::: Source material

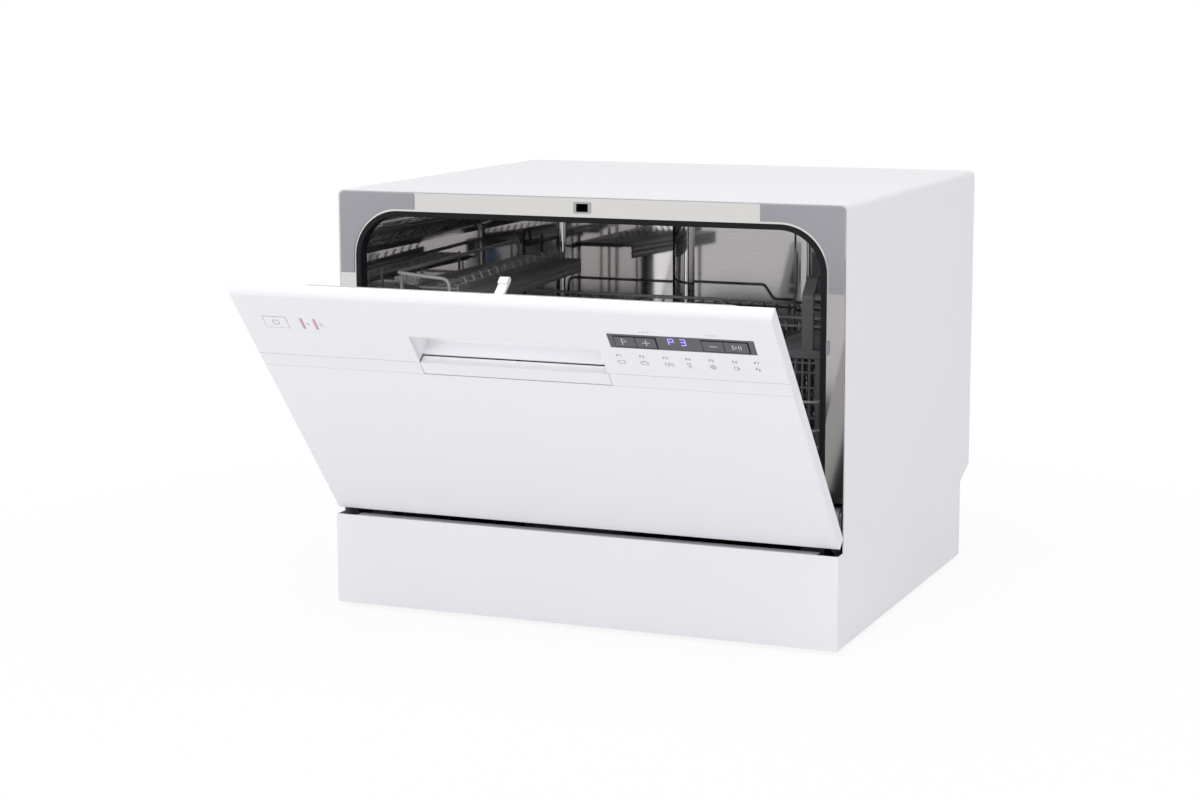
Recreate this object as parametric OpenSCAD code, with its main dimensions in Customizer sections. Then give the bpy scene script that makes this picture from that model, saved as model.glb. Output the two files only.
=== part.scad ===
/* [Casing] */
// Width over the painted side sheets
body_w = 550; // [530:1:620]
// Depth from the kick panel to the rear cover
body_d = 500; // [490:1:560]
// Height from the table to the top sheet
body_h = 438; // [430:1:470]
// Height of the rubber feet
foot_h = 4; // [2:0.5:12]
// Radius of a rubber foot
foot_r = 14; // [8:1:20]
// Thickness of the painted casing sheet
casing_t = 1; // [0.6:0.1:1.6]
// Radius of the bent edges along the top
casing_r = 6; // [3:0.5:12]
// Height of the kick panel's top edge
kick_top = 98.5; // [92:0.5:104]
// How far the lower rear is set back for the water fittings
rear_step = 37; // [20:1:45]
// Height at which the set-back of the rear ends
rear_step_z = 88; // [80:1:92]

/* [Door] */
// Angle at which the door stands open, from upright
door_rest = 40; // [0:1:60]
// Thickness of the door at its edges
door_t = 15; // [14:0.5:18]
// Gap between the kick panel and the closed door
door_lift = 11.5; // [10:0.5:14]
// Gap between the closed door's edge and the tub's front frame
door_gap = 2; // [1.6:0.1:3]
// Radius of the door's outer edges
door_r = 4; // [2:0.5:5]
// Height of the control panel moulding, down to its crease
panel_h = 103; // [100:1:110]
// Height from the crease up to the groove
groove_rise = 17; // [14:0.5:20]
// How far the inner liner stands into the tub
liner_deep = 46; // [40:1:48]
// Sheet thickness of the liner and the tub
inox_t = 1; // [0.6:0.1:1.4]

/* [Hinges] */
// Distance of the hinge axis behind the door's face
hinge_y = 10; // [8.5:0.5:12]
// Height of the hinge axis above the closed door's bottom edge
hinge_rise = 4; // [3:0.5:6]
// Radius of the hinge pins
hinge_pin_r = 4; // [3:0.5:5]
// Length of the hinge arm's tail, from pin to spring eye
tail_len = 34; // [28:1:38]
// Thickness of the hinge arms
arm_t = 3; // [2:0.5:4]
// Outer radius of the counterbalance springs
spring_r = 4.4; // [3:0.1:4.8]
// Wire diameter of the counterbalance springs
spring_wire = 1.4; // [1:0.1:1.8]
// Turns of each counterbalance spring
spring_turns = 13; // [8:1:16]

/* [Tub] */
// Width of the front frame at each side of the opening
side_rail = 20; // [17:0.5:28]
// Height of the front frame above the opening
top_rail = 20.5; // [18:0.5:30]
// Corner radius at the top of the opening
open_r = 48; // [30:1:60]
// Height of the sill and of the ledges the rack rolls on
sill_z = 152; // [148:0.5:158]
// Height of the tub's sunken floor
floor_z = 128; // [124:0.5:132]
// Width of the ledges along the tub's sides
ledge_w = 51; // [46:1:60]
// Space behind the tub for hoses
rear_space = 70; // [50:1:80]
// Width of the black rubber seal
seal_w = 5.5; // [4:0.5:7]

/* [Rack] */
// Space between the rack's rim wires and the opening, at each side
rack_space = 20; // [17:1:32]
// Depth of the rack over its rim wires
rack_d = 313; // [290:1:318]
// Height of the rim wire above the table
rim_z = 346; // [330:1:352]
// Distance from the kick panel to the rack's front when the door is shut
rack_home = 106; // [100:1:108]
// Distance the rack rolls out for each degree that the door drops
rack_rate = 1.1; // [0.8:0.05:1.2]
// Diameter of the rim wires
rim_wire = 4; // [3:0.5:5]
// Diameter of the grid wires
grid_wire = 3; // [2.5:0.25:3.5]
// Radius of the rack's rollers
roller_r = 14; // [11:0.5:15]
// Spacing of the plate tines
tine_pitch = 24; // [20:1:30]
// Width of the cup shelf, from its hinge wire to its comb
shelf_w = 60; // [50:1:66]
// Length of the cup shelf
shelf_len = 256; // [200:1:260]
// Spacing of the comb teeth on the cup shelf
comb_pitch = 21; // [16:1:30]

/* [Cutlery basket] */
// Width of the basket
basket_w = 70; // [60:1:76]
// Length of the basket, front to back
basket_l = 143; // [120:1:160]
// Height of the basket's rim above its floor
basket_h = 104; // [90:1:108]
// Height of the carrying arch above the rim
basket_arch = 76; // [60:1:84]

/* [Water parts] */
// Space between the spray arm's tip and the tub's ledges
spray_gap = 27; // [25:1:50]
// Radius of the filter well
well_r = 45; // [38:1:46]
// Outer radius of the water inlet's screw thread
inlet_r = 13.2; // [9:0.1:13.5]
// Outer radius of the drain spigot
drain_r = 10; // [8:0.5:12]

/* [Controls] */
// Width of the dark control window
window_w = 142; // [130:1:150]
// Height of the dark control window
window_h = 19; // [17:0.5:22]
// Width of the grip pocket
pocket_w = 195; // [160:1:200]
// Height of the grip pocket
pocket_h = 35; // [28:1:36]
// Depth of the grip pocket
pocket_deep = 26; // [20:1:28]
// How far a button travels
button_travel = 1.5; // [1:0.1:2]

/* [Hidden] */
$fn = 48;

white = [0.89, 0.89, 0.91];
steel = [0.80, 0.79, 0.77];
chrome = [0.86, 0.86, 0.88];
zinc = [0.66, 0.68, 0.68];
pad_grey = [0.63, 0.64, 0.67];
rubber = [0.13, 0.13, 0.14];
dark_plastic = [0.30, 0.31, 0.33];
window_grey = [0.38, 0.38, 0.41];
wire_grey = [0.60, 0.60, 0.62];
pump_grey = [0.45, 0.46, 0.48];
pale_plastic = [0.82, 0.83, 0.84];
pcb_green = [0.15, 0.36, 0.22];
light_red = [0.86, 0.45, 0.47];
cap_blue = [0.30, 0.42, 0.62];
stop_green = [0.48, 0.53, 0.48];
tiny = 0.3;
past = 1;

// Casing and door places, from the kick panel's front and the table
half_w = body_w / 2;
side_in = half_w - casing_t;
frame_y = door_t + door_gap;
frame_back = frame_y + inox_t;
frame_half = side_in - tiny;
frame_top = body_h - casing_t - tiny;
door_bottom = kick_top + door_lift;
hinge_z = door_bottom + hinge_rise;
crease_z = body_h - panel_h;
groove_z = crease_z + groove_rise;
rear_low = body_d - rear_step;
kick_t = 1.5;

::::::

Aim: Output the listing above word for word.

Correct response:
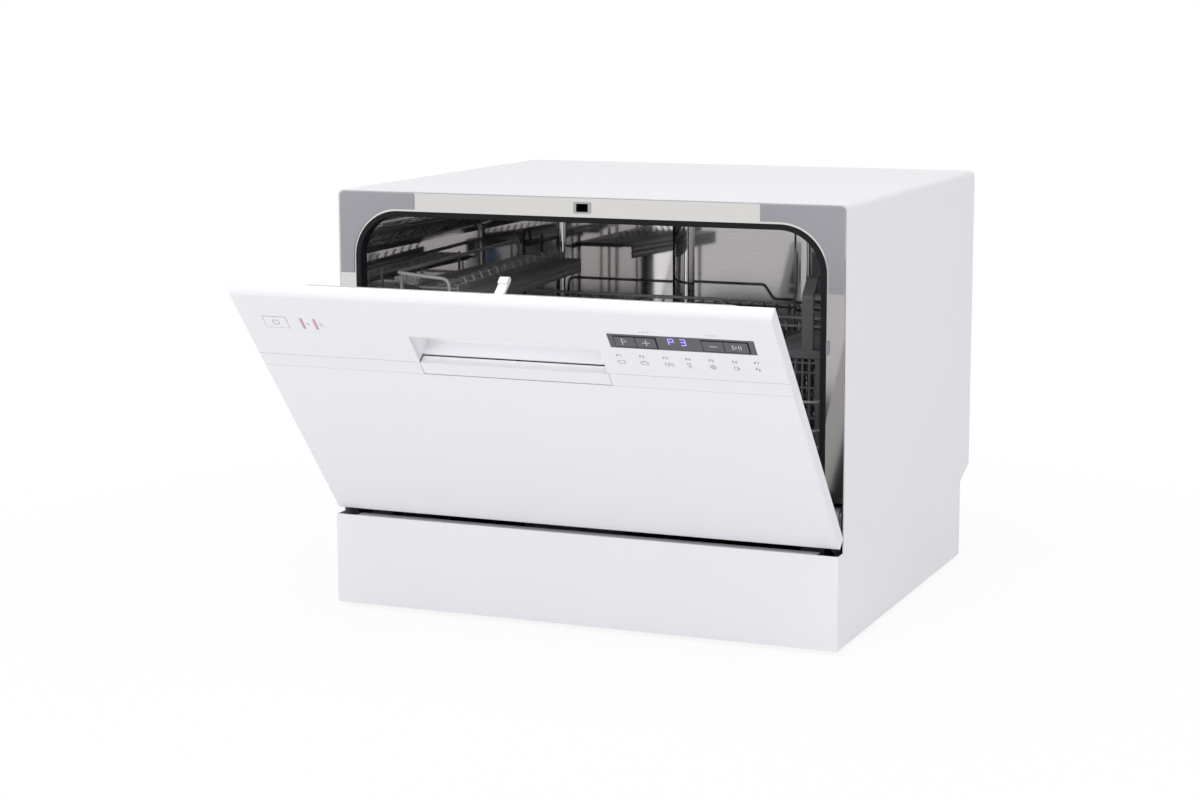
Recreate this object as parametric OpenSCAD code, with its main dimensions in Customizer sections. Then give the bpy scene script that makes this picture from that model, saved as model.glb. Output the two files only.
=== part.scad ===
/* [Casing] */
// Width over the painted side sheets
body_w = 550; // [530:1:620]
// Depth from the kick panel to the rear cover
body_d = 500; // [490:1:560]
// Height from the table to the top sheet
body_h = 438; // [430:1:470]
// Height of the rubber feet
foot_h = 4; // [2:0.5:12]
// Radius of a rubber foot
foot_r = 14; // [8:1:20]
// Thickness of the painted casing sheet
casing_t = 1; // [0.6:0.1:1.6]
// Radius of the bent edges along the top
casing_r = 6; // [3:0.5:12]
// Height of the kick panel's top edge
kick_top = 98.5; // [92:0.5:104]
// How far the lower rear is set back for the water fittings
rear_step = 37; // [20:1:45]
// Height at which the set-back of the rear ends
rear_step_z = 88; // [80:1:92]

/* [Door] */
// Angle at which the door stands open, from upright
door_rest = 40; // [0:1:60]
// Thickness of the door at its edges
door_t = 15; // [14:0.5:18]
// Gap between the kick panel and the closed door
door_lift = 11.5; // [10:0.5:14]
// Gap between the closed door's edge and the tub's front frame
door_gap = 2; // [1.6:0.1:3]
// Radius of the door's outer edges
door_r = 4; // [2:0.5:5]
// Height of the control panel moulding, down to its crease
panel_h = 103; // [100:1:110]
// Height from the crease up to the groove
groove_rise = 17; // [14:0.5:20]
// How far the inner liner stands into the tub
liner_deep = 46; // [40:1:48]
// Sheet thickness of the liner and the tub
inox_t = 1; // [0.6:0.1:1.4]

/* [Hinges] */
// Distance of the hinge axis behind the door's face
hinge_y = 10; // [8.5:0.5:12]
// Height of the hinge axis above the closed door's bottom edge
hinge_rise = 4; // [3:0.5:6]
// Radius of the hinge pins
hinge_pin_r = 4; // [3:0.5:5]
// Length of the hinge arm's tail, from pin to spring eye
tail_len = 34; // [28:1:38]
// Thickness of the hinge arms
arm_t = 3; // [2:0.5:4]
// Outer radius of the counterbalance springs
spring_r = 4.4; // [3:0.1:4.8]
// Wire diameter of the counterbalance springs
spring_wire = 1.4; // [1:0.1:1.8]
// Turns of each counterbalance spring
spring_turns = 13; // [8:1:16]

/* [Tub] */
// Width of the front frame at each side of the opening
side_rail = 20; // [17:0.5:28]
// Height of the front frame above the opening
top_rail = 20.5; // [18:0.5:30]
// Corner radius at the top of the opening
open_r = 48; // [30:1:60]
// Height of the sill and of the ledges the rack rolls on
sill_z = 152; // [148:0.5:158]
// Height of the tub's sunken floor
floor_z = 128; // [124:0.5:132]
// Width of the ledges along the tub's sides
ledge_w = 51; // [46:1:60]
// Space behind the tub for hoses
rear_space = 70; // [50:1:80]
// Width of the black rubber seal
seal_w = 5.5; // [4:0.5:7]

/* [Rack] */
// Space between the rack's rim wires and the opening, at each side
rack_space = 20; // [17:1:32]
// Depth of the rack over its rim wires
rack_d = 313; // [290:1:318]
// Height of the rim wire above the table
rim_z = 346; // [330:1:352]
// Distance from the kick panel to the rack's front when the door is shut
rack_home = 106; // [100:1:108]
// Distance the rack rolls out for each degree that the door drops
rack_rate = 1.1; // [0.8:0.05:1.2]
// Diameter of the rim wires
rim_wire = 4; // [3:0.5:5]
// Diameter of the grid wires
grid_wire = 3; // [2.5:0.25:3.5]
// Radius of the rack's rollers
roller_r = 14; // [11:0.5:15]
// Spacing of the plate tines
tine_pitch = 24; // [20:1:30]
// Width of the cup shelf, from its hinge wire to its comb
shelf_w = 60; // [50:1:66]
// Length of the cup shelf
shelf_len = 256; // [200:1:260]
// Spacing of the comb teeth on the cup shelf
comb_pitch = 21; // [16:1:30]

/* [Cutlery basket] */
// Width of the basket
basket_w = 70; // [60:1:76]
// Length of the basket, front to back
basket_l = 143; // [120:1:160]
// Height of the basket's rim above its floor
basket_h = 104; // [90:1:108]
// Height of the carrying arch above the rim
basket_arch = 76; // [60:1:84]

/* [Water parts] */
// Space between the spray arm's tip and the tub's ledges
spray_gap = 27; // [25:1:50]
// Radius of the filter well
well_r = 45; // [38:1:46]
// Outer radius of the water inlet's screw thread
inlet_r = 13.2; // [9:0.1:13.5]
// Outer radius of the drain spigot
drain_r = 10; // [8:0.5:12]

/* [Controls] */
// Width of the dark control window
window_w = 142; // [130:1:150]
// Height of the dark control window
window_h = 19; // [17:0.5:22]
// Width of the grip pocket
pocket_w = 195; // [160:1:200]
// Height of the grip pocket
pocket_h = 35; // [28:1:36]
// Depth of the grip pocket
pocket_deep = 26; // [20:1:28]
// How far a button travels
button_travel = 1.5; // [1:0.1:2]

/* [Hidden] */
$fn = 48;

white = [0.89, 0.89, 0.91];
steel = [0.80, 0.79, 0.77];
chrome = [0.86, 0.86, 0.88];
zinc = [0.66, 0.68, 0.68];
pad_grey = [0.63, 0.64, 0.67];
rubber = [0.13, 0.13, 0.14];
dark_plastic = [0.30, 0.31, 0.33];
window_grey = [0.38, 0.38, 0.41];
wire_grey = [0.60, 0.60, 0.62];
pump_grey = [0.45, 0.46, 0.48];
pale_plastic = [0.82, 0.83, 0.84];
pcb_green = [0.15, 0.36, 0.22];
light_red = [0.86, 0.45, 0.47];
cap_blue = [0.30, 0.42, 0.62];
stop_green = [0.48, 0.53, 0.48];
tiny = 0.3;
past = 1;

// Casing and door places, from the kick panel's front and the table
half_w = body_w / 2;
side_in = half_w - casing_t;
frame_y = door_t + door_gap;
frame_back = frame_y + inox_t;
frame_half = side_in - tiny;
frame_top = body_h - casing_t - tiny;
door_bottom = kick_top + door_lift;
hinge_z = door_bottom + hinge_rise;
crease_z = body_h - panel_h;
groove_z = crease_z + groove_rise;
rear_low = body_d - rear_step;
kick_t = 1.5;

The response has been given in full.